During 1871-1879, around 3,900 political prisoners from the Paris Commune were held on the Isle of Pines. After an amnesty in 1880, the communards were allowed to return to France but the island continued as a regular prison colony until 1912. Pigs now forage in the old prison yard and the narrow, cheerless brick cells—snuffling scavengers in the gloomy and forbidding atmosphere. Some of the most impressive ruins are opposite the bakery at Ouro. The water supply building can be reached via the track inland on the other side of the highway.
To get to the Deportees' Cemetery, continue one km north on the airport road and take the first turn on the right. The cemetery where some 260 deportees are buried is to the left, about 500 meters inland. To the right is a track right across the island.
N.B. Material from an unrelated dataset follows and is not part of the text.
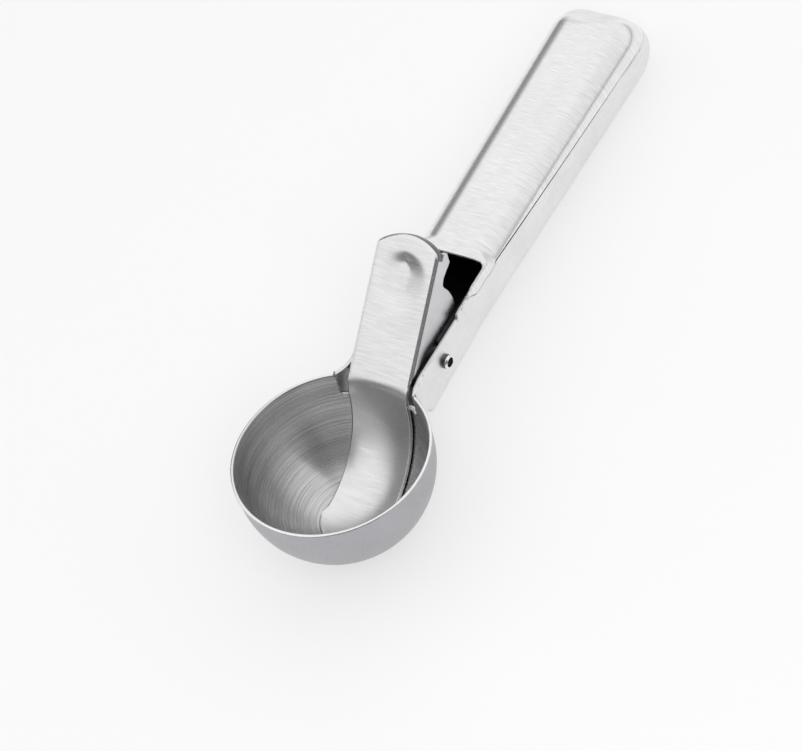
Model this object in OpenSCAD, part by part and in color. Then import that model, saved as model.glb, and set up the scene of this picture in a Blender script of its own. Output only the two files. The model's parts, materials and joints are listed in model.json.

The administrative center and largest village on the island is Vao, five km east of Kanuméra. French Catholic missionaries arrived at Vao in 1848, and the present church dates from 1860. Climb up to the chapel above the church for the view. The chief's house (chefferie) at Vao is surrounded by a driftwood palisade.
Two km due east of the church is St. Joseph Beach, with as fine a collection of large dugout sailing canoes (pirogues) as you'll find anywhere in the Pacific. Oupi Bay is dotted with their sails and tiny mushroom-shaped islands.